“Foi uma viagem muito complicada. Já vínhamos de uma situação desportiva violenta e, depois disso, tivemos horas terríveis”, descreveu à agência Lusa o ex-defesa e treinador Carlos Pereira, de 75 anos, titular nas duas mãos da eliminatória frente aos alemães.
Um golo de Marinho foi escasso para inverter os tentos de Jürgen Pommerenke e Jürgen Sparwasser e evitar a derrota leonina perante o Magdeburgo (2-1), que, duas semanas antes, tinha visto Carlos Manaca a anular o autogolo de Carlos Pereira em Lisboa (1-1).
“O resultado aqui pecou por escasso, porque tivemos um domínio bastante acentuado. O Dinis falhou um penálti e eu fiz um golo na própria baliza, mas podíamos ter levado uma margem muito confortável para a RDA. Yazalde e Dinis, duas peças importantíssimas no ataque, magoaram-se antes da segunda mão e, mesmo a terminar, o Marinho cruzou na direita. O Fernando Tomé ia encostar para o golo, mas o campo estava cheio de altos e baixos e a bola desviou na lama, bateu-lhe na canela e saiu junto ao poste”, enquadrou.
Se os alemães derrotariam os italianos do AC Milan na final da Taça dos Vencedores das Taças (2-0), o Sporting falhava a reedição do inédito êxito selado 10 anos antes e digeriu esse “grande infortúnio” no regresso, juntando peripécias durante quase 3.000 quilómetros e 50 horas.
Horas depois de a Rádio Renascença emitir a senha musical “Grândola, Vila Morena”, de José Afonso, revelando o início das operações militares para a queda do Estado Novo, a comitiva leonina acordou de madrugada e foi de autocarro até ao posto fronteiriço com Berlim Ocidental, um enclave da República Federal Alemã (RFA) situado em plena RDA.

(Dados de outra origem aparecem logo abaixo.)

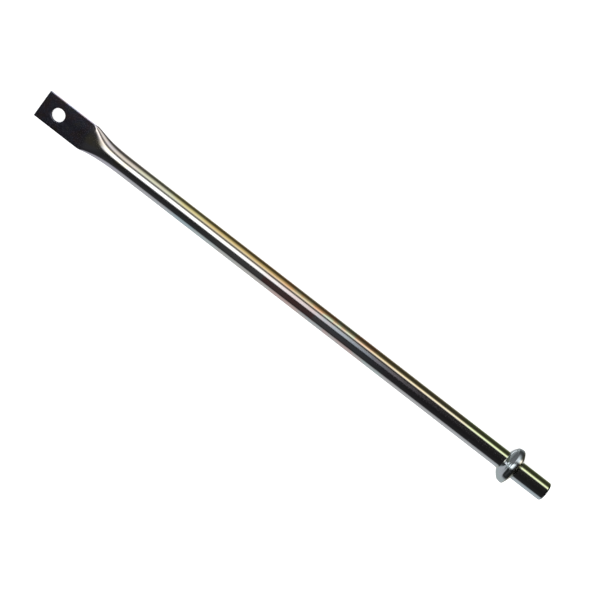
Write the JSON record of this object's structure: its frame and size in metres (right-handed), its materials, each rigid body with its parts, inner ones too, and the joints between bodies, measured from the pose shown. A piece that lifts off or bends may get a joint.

A equipa de Mário Lino estava no muro de Berlim quando soube do golpe de Estado pelo seu intérprete e, depois, por João Rocha, então presidente do Sporting, mas “não deu a devida importância” aos relatos, até porque “vinha bastante molestada com o resultado”.
Superadas as dificuldades burocráticas para saírem da RDA - onde tinham chegado pela “fronteira mais longínqua”, pernoitando num hotel “sem alimentação e quartos adequados para uma equipa profissional” -, os leões voaram para Frankfurt e foram surpreendidos pelo encerramento do espaço aéreo português, que impediria o regresso direto a Lisboa.
“Voámos inesperadamente para Madrid. Quando chegámos, alguns funcionários da TAP relataram-nos em pormenor o que se passava em Portugal, mas numa dimensão em que haveria canhões, tiros e uma série de peripécias. Ficámos muito assustados, porque não tínhamos telemóveis - que não eram o instrumento mais prático - nem conseguimos falar com as nossas famílias. Entrámos ali num clima de algum terror”, contou Carlos Pereira.
A viagem seria reatada por estrada até à fronteira luso-espanhola do Caia, entre Elvas e Badajoz, onde o Sporting só conseguiu passar mediante ordens superiores no dia 26, na sequência de mais uma noite agitada e de um contacto telefónico fulcral de João Rocha com o general António de Spínola, recém-nomeado líder da Junta de Salvação Nacional.
“Nós estávamos cansados e esfomeados. Como os hotéis e residenciais de Badajoz não davam vazão para tanta gente, alguns dormiram nos poucos quartos disponíveis e outros em escadas. Entretanto, avançámos para a fronteira. Estava uma fila de carros enorme e a imprensa de diversos países para fazer o relato do que se passava em Portugal”, referiu.
Aliviados com a reentrada no país, os futuros campeões nacionais e vencedores da Taça de Portugal em 1973/74 perceberam que os rumores de violência nas ruas escutados na RDA eram excessivos, mas admitiam que “algo tinha mudado” com a queda da ditadura.